Santa Maria del Pi y la Boqueria. / FRANCESC CATALÀ-ROCA

‘La pell de Barcelona’ es, por encima de todo, eso, una sucesión de parejas, retratos muy cercanos de detalles de la ciudad. Apenas hay vistas generales. Luego están, claro, las sublecturas de cada doble página, que a veces son casi pequeñas lecciones de historias.

“Sí, él mantenía un idilio con Barcelona”, recuerda Andreu Català. La lástima es que aquello que eufemísticamente llaman ley de vida le impidiera llevar más lejos esa relación, porque dejó en el cajón de los proyectos otras ideas sensacionales. Quería publicar un libro sobre la anarquía arquitectónica de Barcelona, que terminó por encantarle. Soñaba con otro que pusiera cara a Antoni Gaudí y Mies van der Rohe, porque por imposible que parezca casi fueron contemporáneos. Tampoco salió de ese cajón con destino a la imprenta ‘La pell de Barcelona’, hasta ahora, sin duda una feliz noticia y un merecido homenaje póstumo a uno de los grandes fotógrafos del país.

Un anuncio en las calles de Barcelona, en 1989, confrontado al Pantocrátor de Sant Climent de Taüll.

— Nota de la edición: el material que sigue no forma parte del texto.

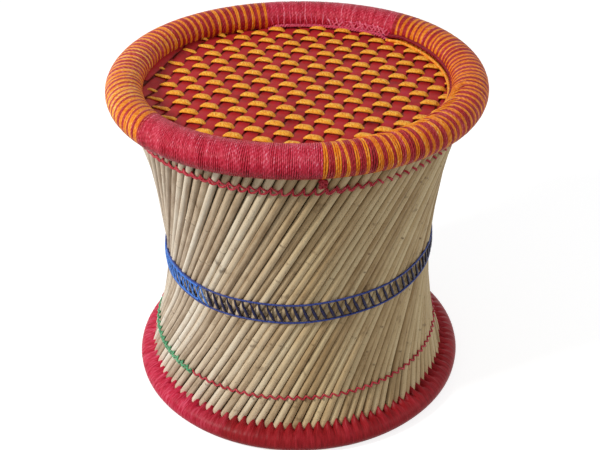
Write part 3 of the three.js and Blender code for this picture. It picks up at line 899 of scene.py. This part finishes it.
# The wrap's section, from under the reeds round the outer bundle, up to the wall and down inside it, as
# (radius, height, how much it is creased, how far it is drawn up between two reeds)
WRAP_SECTION = (
    (0.1780, 0.0012, 0.0, 0.0),
    (0.1850, 0.0004, 0.0, 0.0),
    (0.1925, 0.0002, 0.0, 0.0),
    (0.1985, 0.0008, 0.0, 0.0),
    (0.2030, 0.0032, 0.1, 0.0),
    (0.2056, 0.0070, 0.3, 0.0),
    (0.2060, 0.0112, 0.5, 0.0),
    (0.2048, 0.0156, 0.7, 0.0),
    (0.2022, 0.0188, 0.85, 0.0004),
    (0.1988, 0.0210, 1.0, 0.0006),
    (0.1954, 0.0221, 1.0, 0.0014),
    (0.1924, 0.0222, 1.0, 0.0028),
    (0.1900, 0.0216, 1.0, 0.0052),
    (0.1876, 0.0206, 0.8, 0.0084),
    (0.1852, 0.0196, 0.5, 0.0110),
    (0.1822, 0.0188, 0.0, 0.0112),
    (0.1780, 0.0190, 0.0, 0.0070),
    (0.1730, 0.0188, 0.0, 0.0030),
    (0.1680, 0.0180, 0.0, 0.0010),
    (0.1630, 0.0160, 0.0, 0.0),
    (0.1588, 0.0120, 0.0, 0.0),
    (0.1578, 0.0080, 0.0, 0.0),
    (0.1592, 0.0040, 0.0, 0.0),
    (0.1635, 0.0018, 0.0, 0.0),
    (0.1700, 0.0014, 0.0, 0.0),
)


def add_base_wrap():
    """The ring's smooth wrap: drawn up to a point between each two reeds, and creased at the left."""
    columns = []
    tones = []
    folds = []
    for _ in range(REED_COUNT):
        folds.append((random.uniform(0.2, 1), random.random(), random.uniform(0.72, 1.12)))
    for column in range(REED_COUNT * WRAP_COLUMNS_PER_GAP):
        gap, step = divmod(column, WRAP_COLUMNS_PER_GAP)
        share = step / WRAP_COLUMNS_PER_GAP
        depth, offset, tall = folds[gap]
        angle = reed_angle(gap + share, 0.022)
        peak = tall * (1 - abs(share - 0.5) * 2)
        at_left = smooth_step((-math.cos(angle) - 0.35) / 0.5)
        wider = max(-math.cos(angle), 0)
        ridge = math.sin(FULL_TURN * (share * 2 + offset))
        points = []
        for radius, height, crease, gain in WRAP_SECTION:
            lift = (0.0001 + 0.0004 * at_left * depth) * ridge * crease
            reach = radius + lift + 0.0015 * wider + gain * (0.25 * wider - 0.42 * peak)
            points.append(ring_point(reach, angle, height + gain * peak + lift))
            tones.append(at_left + 0.2 * (depth - 0.6) * crease)
        columns.append(points)
    piece = skin("base_wrap_look", columns, tones, True)
    set_piece(piece, base_crimson, "base_cord", "base_wrap")


add_base_wrap()


# Bands and stitches


def band_height(angle, height):
    """The waist cords run lower at the left than at the right."""
    return height + BAND_TILT * math.cos(angle)


def wall_station(angle, height, lift, width, thickness, tone):
    """A point of a cord on the outside of the wall."""
    place = ring_point(wall_radius(angle, height) + lift, angle, height)
    return place, outwards(angle), width, thickness, tone


def waist_cord(height):
    run = []
    for step in range(420):
        angle = FULL_TURN * step / 420
        level = band_height(angle, height) + 0.0005 * math.sin(angle * 9)
        run.append(wall_station(angle, level, 0.0006, 0.0024, 0.0024, 0.5))
    return run


def crossing_rung(start, upper, aside):
    """A bright strand from the upper waist cord to the lower one, which drifts aside by an angle."""
    run = []
    for step in range(7):
        share = step / 6
        lift = 0.0008 + 0.0016 * math.sin(math.pi * share)
        run.append(wall_station(start + aside * share, upper - 0.0235 * share, lift, 0.0016, 0.0014, 0.8))
    return run


def add_waist_band():
    """Two cords round the waist, with a slanting rung for each gap between the reeds.

    The rungs are dark, and bright blue at the left, where strands cross them and line the two cords."""
    for name, height in (("upper", BAND_UPPER), ("lower", BAND_LOWER)):
        piece = sweep(f"waist_cord_{name}_look", [waist_cord(height)], 6, closed=True)
        set_piece(piece, band_blue, "blue_cord", f"waist_cord_{name}")
    dark_rungs = []
    bright_rungs = []
    turn = FULL_TURN / REED_COUNT
    for k in range(REED_COUNT):
        start = reed_angle(k + 0.4, BAND_UPPER)
        upper = band_height(start, BAND_UPPER)
        bend = random.uniform(0.6, 1.3)
        # The way down, as (share of a gap aside, drop, lift off the wall, width)
        route = (
            (0.0, 0.0006, 0.0002, 0.0018),
            (0.08 * bend, -0.003, 0.0011, 0.0022),
            (0.2 * bend, -0.007, 0.0013, 0.003),
            (0.38, -0.0115, 0.0013, 0.0038),
            (0.55, -0.0156, 0.0013, 0.004),
            (0.7, -0.019, 0.0012, 0.0036),
            (0.8, -0.0213, 0.0005, 0.0028),
            (0.83, -0.0225, -0.0012, 0.0018),
        )
        run = []
        for aside, drop, lift, width in route:
            run.append(wall_station(start + aside * turn, upper + drop, lift, width, width * 0.8, 0.3))
        at_left = BRIGHT_FROM < start % FULL_TURN < BRIGHT_TO
        if at_left:
            bright_rungs.append([(place, outward, 0.0017, 0.0015, 0.5) for place, outward, *_ in run])
            bright_rungs.append(crossing_rung(start, upper, random.uniform(-0.7, -0.2) * turn))
            bright_rungs.append(crossing_rung(start, upper, random.uniform(0.9, 1.3) * turn))
        if not at_left or k % 3 == 0:
            dark_rungs.append(run)
    for height in (BAND_UPPER - 0.0026, BAND_LOWER + 0.0026):
        edge = []
        for step in range(91):
            angle = math.radians(151 + 74 * step / 90)
            edge.append(wall_station(angle, band_height(angle, height), 0.0012, 0.0026, 0.002, 0.3))
        bright_rungs.append(edge)
    piece = sweep("waist_lacing_look", dark_rungs, 6)
    set_piece(piece, band_dark, "blue_cord", "waist_lacing")
    piece = sweep("waist_lacing_left_look", bright_rungs, 6)
    set_piece(piece, bright_blue, "blue_cord")
    inner = []
    for step in range(300):
        angle = FULL_TURN * step / 300
        place = ring_point(INNER_CORD_RADIUS, angle, band_height(angle, BAND_MIDDLE))
        inner.append((place, outwards(angle), 0.0026, 0.0026, 0.4))
    piece = sweep("waist_inner_cord_look", [inner], 6, closed=True)
    set_piece(piece, band_blue, "blue_cord", "waist_inner_cord")


def stitch_run(first, last, height, diameter, shapes, tone):
    """A stitch that crosses each reed from gap to gap, in the shape that its angle asks for."""
    run = []
    for k in range(first, last):
        varied = tone + 0.2 * math.sin(k * 5)
        for share, rise, lift in shapes(reed_angle(k + 1, height) % FULL_TURN):
            level = height + rise
            run.append(wall_station(reed_angle(k + share, level), level, lift, diameter, diameter, varied))
    return run


def gap_index(angle, height):
    """The first gap at or after an angle."""
    turn = math.atan2(OUTER_SLOPE * (height - REED_WAIST), OUTER_MIDDLE)
    return math.ceil((angle - turn) / FULL_TURN * REED_COUNT - 0.5)


# Shapes of a stitch over one reed, as (share of the way to the next, rise, lift off the wall)
SCALLOP = (
    (0.5, 0.0044, -0.0018),
    (0.59, 0.0006, 0.0006),
    (0.76, -0.0026, 0.0012),
    (0.98, -0.0035, 0.0014),
    (1.2, -0.0029, 0.0012),
    (1.38, -0.0004, 0.0006),
)
STRAIGHT = (
    (0.5, 0.0004, -0.0006),
    (0.64, 0.0007, 0.0006),
    (0.84, 0.0002, 0.001),
    (1.06, -0.0006, 0.0011),
    (1.26, -0.0009, 0.0009),
    (1.4, -0.0004, 0.0002),
)
SAW_TOOTH = (
    (0.5, 0.0022, -0.0012),
    (0.64, 0.0018, 0.0008),
    (0.88, 0.0004, 0.0012),
    (1.14, -0.0012, 0.0011),
    (1.36, -0.0024, 0.0004),
    (1.46, -0.001, -0.0012),
)
KNOTTED = (
    (0.5, 0.0028, -0.0008),
    (0.66, 0.001, 0.001),
    (0.85, -0.0022, 0.0014),
    (1.05, -0.0008, 0.0018),
    (1.2, 0.0022, 0.0014),
    (1.36, 0.0004, 0.0008),
)
STROKE = (
    (0.5, 0.0024, -0.0036),
    (0.66, 0.0022, -0.0014),
    (0.86, 0.001, 0.0011),
    (1.1, -0.0012, 0.0012),
    (1.28, -0.0022, 0.0002),
    (1.42, -0.001, -0.0036),
)


def blended(first, second, share):
    """A stitch shape between two others."""
    return [tuple(a + (b - a) * share for a, b in zip(one, other)) for one, other in zip(first, second)]


def upper_shape(angle):
    """Flat at the left, deep scallops across the front and small strokes at the right."""
    scalloped = smooth_step((math.degrees(angle) - 236) / 16)
    stroked = smooth_step((math.degrees(angle) - 281) / 14)
    if angle < math.radians(150):
        scalloped = stroked = 1
    return blended(blended(STRAIGHT, SCALLOP, scalloped), STROKE, stroked)


def lower_shape(angle):
    """Nearly flat at the left and saw-toothed towards the right."""
    return blended(STRAIGHT, SAW_TOOTH, 0.35 + 0.3 * smooth_step((math.degrees(angle) - 235) / 45))


def rim_knot():
    """The red knot that hangs between the rim and the upper stitch."""
    run = []
    for step in range(41):
        turn = FULL_TURN * 3 * step / 40
        level = KNOT_HEIGHT + 0.0042 * math.sin(turn) - 0.0022 * step / 40
        side = KNOT_ANGLE + 0.0035 / RIM_RADIUS * math.cos(turn * 1.3)
        run.append(wall_station(side, level, 0.0016 + 0.0012 * math.cos(turn), 0.0034, 0.0028, 0.1))
    return run


def upper_stretch(start, end, rise, shape, tone):
    """A thinner cord beside the upper stitch, between two angles in degrees."""
    first = gap_index(math.radians(start), UPPER_STITCH)
    last = gap_index(math.radians(end), UPPER_STITCH)
    return stitch_run(first, last, UPPER_STITCH + rise, 0.002, lambda angle: shape, tone)


def add_stitches():
    """The line below the rim, doubled in two stretches, and the line above the base, green at the left."""
    upper = stitch_run(0, REED_COUNT, UPPER_STITCH, STITCH_DIAMETER, upper_shape, 0.4)
    piece = sweep("stitch_upper_look", [upper], 6, closed=True)
    set_piece(piece, stitch_red, "stitch_cord", "stitch_upper")
    second = upper_stretch(170, 262, 0.0024, SAW_TOOTH, 0.6)
    crossed = upper_stretch(278, 293, 0.0008, KNOTTED, 0.4)
    piece = sweep("stitch_upper_second_look", [second, crossed, rim_knot()], 6)
    set_piece(piece, stitch_red, "stitch_cord")
    first = gap_index(GREEN_TO, LOWER_STITCH)
    last = gap_index(GREEN_FROM + FULL_TURN, LOWER_STITCH)
    red = stitch_run(first, last, LOWER_STITCH, STITCH_DIAMETER, lower_shape, 0.4)
    piece = sweep("stitch_lower_red_look", [red], 6)
    set_piece(piece, stitch_red, "stitch_cord", "stitch_lower_red")
    green = [
        stitch_run(last - REED_COUNT, first, LOWER_STITCH, 0.0023, lambda angle: KNOTTED, 0.4),
        stitch_run(last - REED_COUNT, first, LOWER_STITCH - 0.0012, 0.0017, lambda angle: SAW_TOOTH, 0.7),
    ]
    piece = sweep("stitch_lower_green_look", green, 6)
    set_piece(piece, stitch_green, "green_cord", "stitch_lower_green")


add_waist_band()
add_stitches()


# The cores and hoops keep the CAD's own meshes
for node in ("rim_core", "seat_hoop", "base_core", "base_inner_hoop"):
    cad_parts[node].data.materials.clear()
    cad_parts[node].data.materials.append(straw)


# Stage


def lamp(name, place, size, power, colour):
    """A square lamp that faces the stool."""
    light = bpy.data.lights.new(name, "AREA")
    light.size = size
    light.energy = power
    light.color = colour
    holder = bpy.data.objects.new(name, light)
    holder.location = place
    aim = Vector((0, 0, 0.2)) - Vector(place)
    holder.rotation_euler = aim.to_track_quat("-Z", "Y").to_euler()
    bpy.context.scene.collection.objects.link(holder)


def see_through_factor(tree):
    """1 for the camera's rays and for what shows in gloss or glass, and 0 for light on the object."""
    path = tree.nodes.new("ShaderNodeLightPath")
    seen = calculate(tree, "MAXIMUM", path.outputs["Is Camera Ray"], path.outputs["Is Glossy Ray"])
    return calculate(tree, "MAXIMUM", seen, path.outputs["Is Transmission Ray"])


def add_stage():
    world = bpy.data.worlds.new("studio")
    bpy.context.scene.world = world
    world.use_nodes = True
    tree = world.node_tree
    backdrop = tree.nodes["Background"]
    backdrop.inputs["Color"].default_value = (1, 1, 1, 1)
    strength = calculate(tree, "MULTIPLY_ADD", see_through_factor(tree), 0.6, 0.4)
    tree.links.new(strength, backdrop.inputs["Strength"])
    deselect_all()
    bpy.ops.mesh.primitive_plane_add(size=8, location=(0, 0, -0.0005))
    floor = bpy.context.object
    floor.name = "studio_floor"
    bpy.ops.object.transform_apply(location=True)
    finish, tree, shader = new_finish("studio_floor_white", 0.9, 0.1)
    shader.inputs["Base Color"].default_value = (0.45, 0.45, 0.45, 1)
    glow = tree.nodes.new("ShaderNodeEmission")
    lift = calculate(tree, "MULTIPLY", see_through_factor(tree), 0.78)
    tree.links.new(lift, glow.inputs["Strength"])
    both = tree.nodes.new("ShaderNodeAddShader")
    tree.links.new(shader.outputs[0], both.inputs[0])
    tree.links.new(glow.outputs[0], both.inputs[1])
    tree.links.new(both.outputs[0], tree.nodes["Material Output"].inputs["Surface"])
    floor.data.materials.append(finish)
    lamp("key", (-1.9, -0.85, 1.75), 0.45, 46, (1.0, 0.98, 0.95))
    lamp("fill", (1.9, -0.7, 1.1), 1.4, 8, (0.95, 0.98, 1.0))


def add_camera():
    """The photograph's viewpoint: a little above the rim, from the front."""
    distance, height = 1.060613, 0.866519
    pitch, roll, yaw = 0.571, -0.008, 0.002
    focal_pixels, picture_pixels = 1020.06, 600
    ahead = Vector((math.sin(yaw) * math.cos(pitch), math.cos(yaw) * math.cos(pitch), -math.sin(pitch)))
    right = Vector((math.cos(yaw), -math.sin(yaw), 0))
    above = right.cross(ahead)
    tilted_right = right * math.cos(roll) + above * math.sin(roll)
    tilted_above = above * math.cos(roll) - right * math.sin(roll)
    camera = bpy.data.cameras.new("camera")
    camera.sensor_width = 36
    camera.lens = focal_pixels / picture_pixels * camera.sensor_width
    holder = bpy.data.objects.new("camera", camera)
    turn = Matrix((tilted_right, tilted_above, -ahead)).transposed().to_4x4()
    holder.matrix_world = Matrix.Translation((0, -distance, height)) @ turn
    bpy.context.scene.collection.objects.link(holder)
    bpy.context.scene.camera = holder


add_stage()
add_camera()
bpy.context.scene.view_settings.view_transform = "Standard"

Un anuncio en las calles de Barcelona, en 1989, confrontado al Pantocrátor de Sant Climent de Taüll. / FRANCESC CATALÀ-ROCA

El libro es, además, un Català-Roca en que el que los conocedores de su obra descubrirán una faceta menos conocida del autor, pero, como siempre, perfectamente identificable. Quizá su característica más remarcable era su dominio de la luz. Su hijo lo explica de una manera sensacional. “Igual que un músico sabe distinguir una nota de otra, mi padre veía los matices de cada tipo de luz y sabía qué efecto causaría sobre el negativo fotográfico”. Los aficionados y profesionales de la fotografía analógica saben que eso es maestría. Siempre está el atajo de realizar varias capturas, una tras otra, cambiando la velocidad del obturador y la del diafragma de la óptica. Català-Roca no hacía eso. Cuentan que solo tomaba dos fotos de aquello que quería retratar. La primera era con la cabeza. Imaginaba la foto. La segunda, con la cámara. No está de más saberlo por si se tiene la oportunidad de adentrarse en ‘La pell de Barcelona’, sea en el libro o en la exposición.